On Oct. 28, DEA agents visited one of the CVS stores. The chief pharmacist told investigators that customers often requested certain brands of oxycodone using street names such as Ms or blues, according to a court declaration by DEA investigator Ruth Carter. About every third car in the pharmacy’s drive-through had prescriptions for oxycodone or hydrocodone, she said.
Cardinal wasn’t obligated to audit CVS because the company -- unlike independent pharmacies -- has its own compliance programs, according to Mone’s court declaration.
Carolyn Castel, a CVS spokeswoman, said the company works with the DEA to prevent drug abuse and had “dramatically reduced the amount of oxycodone” sold at the two pharmacies before their suspension. In court papers, CVS said the stores had stopping filling prescriptions from 22 physicians.
Gulf Coast Medical Pharmacy, a top independent customer in Fort Myers, Florida, surrendered its license in a DEA probe, and its owner and manager were indicted in January for conspiracy to possess oxycodone with intent to distribute. Federal prosecutors seized $1.9 million from six bank accounts in connection with the case. Both are scheduled for trial in July after pleading not guilty.
Gulf Coast Sales
From 1998 through Sept. 30, Cardinal sold Gulf Coast about 3.4 million oxycodone pills and made five visits to the pharmacy. In April 2009, Cardinal inspector Vincent Moellering reported that he heard the owner only accepted cash and sold drugs by the pill.

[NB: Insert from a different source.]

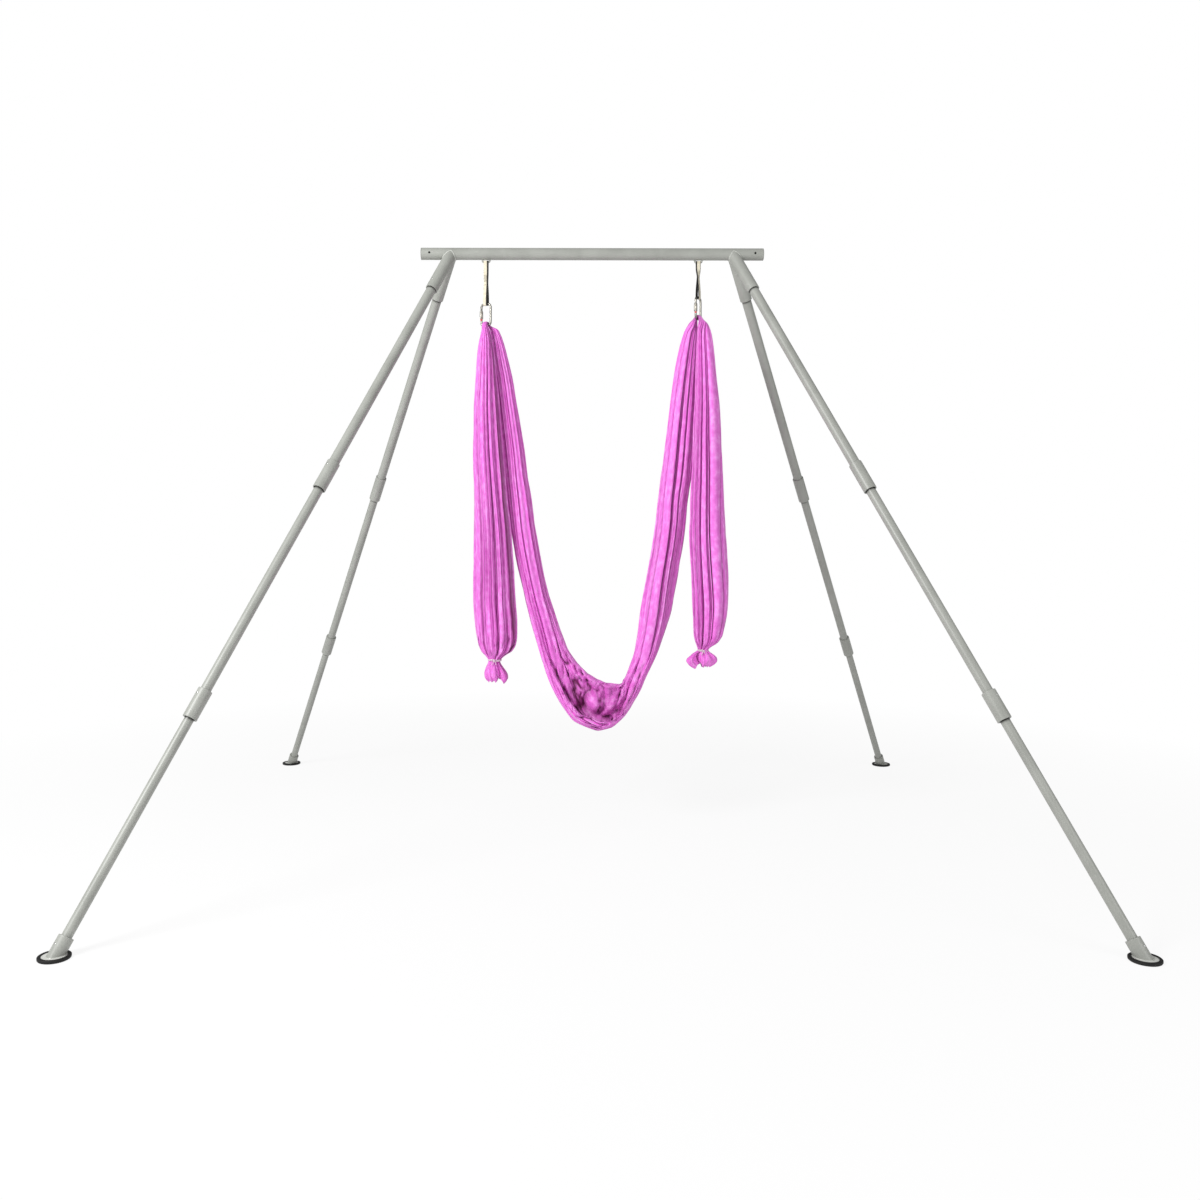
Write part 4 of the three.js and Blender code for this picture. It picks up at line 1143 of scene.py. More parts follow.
@dataclass
class Leg:
    """One leg: three tubes that plug together, two collars and four snap buttons."""

    side: Side
    row: Row
    upper_radius: float = 0.024
    middle_radius: float = 0.0216
    lower_radius: float = 0.0196
    wall: float = 0.0018
    collar_radius: float = 0.0295
    collar_lip: float = 0.020
    upper_collar: tuple[float, float] = (1.333, 0.146)
    lower_collar: tuple[float, float] = (2.481, 0.125)
    below_shoulder: float = 0.024
    insert: float = 0.060
    socket_top: float = 0.085
    foot_stop: float = 0.0264
    upper_seat: float = 0.002
    lower_seat: float = 0.0016
    stem: float = 0.0045
    stem_foot: float = 0.0023
    tip_stand: float = 0.001
    dome_rise: float = 0.0025
    leaf_span: tuple[float, float] = (-0.0095, 0.034)
    leaf_flat: float = 0.006
    leaf_gap: float = 0.0024
    leaf_bow: float = 0.0025
    leaf_thickness: float = 0.0009
    fit: float = 0.0003
    tube_soft: float = 0.0006
    collar_soft: float = 0.0011
    lip_shade: tuple = ((-0.014, 0.0), (-0.008, 0.35), (-0.005, 0.8),
                        (-0.002, 0.95), (0.001, 0.95), (0.006, 0.3))

    @property
    def prefix(self) -> str:
        """The leg's name as its nodes spell it."""
        return f"{self.row.word}_{self.side.word}"

    @property
    def axis(self) -> Frame:
        """The leg's frame."""
        return STANCE.leg(self.side, self.row)

    def height(self, station: float) -> float:
        """The height up the leg of a distance down from the beam's axis."""
        return STANCE.leg_length() - station

    def tube(self, part: str, radius: float, top: float, bottom: float, lip: float) -> None:
        """A plain tube between two distances down the leg, shaded below a lip's gap.

        Args:
            part: Which section.
            radius: Its outer radius.
            top: Where it starts.
            bottom: Where it ends.
            lip: Where the sleeve that it slides in ends.
        """
        low, high, inner = self.height(bottom), self.height(top), radius - self.wall
        profile = rounded([(radius, low), (radius, high), (inner, high), (inner, low)], self.tube_soft)
        # painted shade: the colour darkens on the tube just below the lip, as lip_shade gives
        off_lip, dark = np.array(self.lip_shade).T
        wall = joined(radius, self.height(lip) + off_lip)
        profile = np.insert(profile, CORNER_POINTS, wall, axis=0)
        shade = np.insert(np.zeros(len(profile) - len(dark)), CORNER_POINTS, dark)
        skin = self.axis.turned(profile)
        skin.fold = np.repeat(shade[:, None], skin.points.shape[1], axis=1)
        made = to_object(f"{self.prefix}_{part}_section", [skin])
        fitted(made, POWDER_COAT, "frame", f"{self.prefix}_leg_{part}_tube")

    def collar(self, part: str, inner: float, span: tuple[float, float]) -> None:
        """A collar with a soft shoulder, a thin lower lip and the button's well.

        Args:
            part: Which collar.
            inner: The radius of the tube that it is welded on.
            span: Its station and its length.
        """
        station, length = span
        top, bottom = self.height(station), self.height(station + length)
        outer, bore = self.collar_radius, inner + self.fit
        corners = [(outer, bottom), (outer, top), (bore, top), (bore, bottom)]
        skin = self.axis.turned(rounded(corners, self.collar_soft), 64)
        made = to_object(f"{self.prefix}_{part}_sleeve", [skin])
        button = self.axis.sideways(self.height(station + self.below_shoulder))
        bored(made, bar_tool("well_tool", button, STANCE.well, inner - TOOL_REACH, outer + TOOL_REACH))
        fitted(made, POWDER_COAT, "frame", f"{self.prefix}_leg_{part}_collar")

    def button(self, place: str, height: float, bore: float, outer: float) -> None:
        """A snap button: a domed stem on the front leaf of its spring.

        Args:
            place: Where it locks.
            height: Its height up the leg.
            bore: The radius inside the tube that holds it.
            outer: The radius outside the sleeve that it locks.
        """
        at = self.axis.sideways(height)
        radius, tip, low = self.stem, outer + self.tip_stand, bore - self.stem_foot
        turn = np.linspace(0.0, np.pi / 2, 8)
        dome = joined(radius * np.cos(turn) ** 0.8, tip - self.dome_rise + self.dome_rise * np.sin(turn))
        profile = np.concatenate([[(0.0, low), (radius, low), (radius, tip - 0.004)], dome])
        profile[-1, 0] = 0.0
        surfaces = [at.turned(profile, 28, closed=False), self.leaf(at, bore)]
        made = to_object(f"{self.prefix}_{place}_snap_button", surfaces)
        fitted(made, BRIGHT_ZINC, f"{self.prefix}_{place}_button", f"{self.prefix}_{place}_button")

    def leaf(self, at: Frame, bore: float) -> Surface:
        """The spring's leaf: a thin strip that bows away from the wall, closed all round."""
        along = np.linspace(*self.leaf_span, 16)[:, None]
        depth = bore - self.leaf_gap - self.leaf_bow * eased(along, self.leaf_flat, self.leaf_span[1])
        half, thin = self.stem, self.leaf_thickness
        corners = np.array([(-half, 0.0), (half, 0.0), (half, -thin), (-half, -thin)])
        grid = joined(along, corners[None, :, 0], depth + corners[None, :, 1])
        return Surface(at.place(grid), wrap_cols=True)

    def build(self) -> None:
        """Make every piece of the leg."""
        buttons = [collar[0] + self.below_shoulder for collar in (self.upper_collar, self.lower_collar)]
        lips = [sum(self.upper_collar), sum(self.lower_collar)]
        ends = [lip - self.collar_lip for lip in lips] + [STANCE.leg_length() - self.foot_stop]
        upper, middle, lower = self.upper_radius, self.middle_radius, self.lower_radius
        self.tube("upper", upper, self.socket_top, ends[0], STANCE.socket_lip)
        self.tube("middle", middle, buttons[0] - self.insert, ends[1], lips[0])
        self.tube("lower", lower, buttons[1] - self.insert, ends[2], lips[1])
        self.collar("upper", upper, self.upper_collar)
        self.collar("lower", middle, self.lower_collar)
        self.button("socket", self.height(STANCE.socket_button), upper - self.upper_seat,
                    STANCE.socket_radius)
        for place, height, tube, outer in (
            ("upper_collar", self.height(buttons[0]), middle, self.collar_radius),
            ("lower_collar", self.height(buttons[1]), lower, self.collar_radius),
            ("foot", STANCE.foot_button, lower, STANCE.foot_radius),
        ):
            self.button(place, height, tube - self.lower_seat, outer)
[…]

During an October 2010 visit, Moellering and another investigator said they saw groups come into the pharmacy with prescriptions. At the time, Gulf Coast’s owner was seeking to increase orders from Cardinal after dispensing about 463,000 oxycodone pills in two months. Moellering concluded the pharmacy presented a high risk of diversion, according to his internal report.
“I have requested permission to contact DEA,” he wrote.
Cardinal never contacted the DEA about Gulf Coast, according to Carter’s declaration. Instead, the company “substantially increased” monthly shipments of oxycodone to 207,200 pills from 141,000, Carter said.
Cardinal told the appeals court in a May 2 filing that it stopped shipping oxycodone to the two independent pharmacies before the DEA moved against them. Both pharmacies later forfeited their DEA licenses to handle the drugs.
Cardinal says Leonhart’s suspension order doesn’t claim that the company “knew its customers allegedly were engaged in diversion or that Cardinal Health acted with indifference to the risk of diversion” or that any of Cardinal’s employees were involved in diversion.
“To justify immediate suspension, DEA must do more than assert that there is some unspecified flaw in Cardinal Health’s ability to police diversion by the DEA-registered pharmacies to which it sells controlled substances,” Randolph Moss, a lawyer for Cardinal, said in a court filing.
The cases are Cardinal Health v. U.S. Department of Justice, 12-05061, and Holiday CVS LLC v. Holder, 12-05072, U.S. Court of Appeals, District of Columbia Circuit (Washington).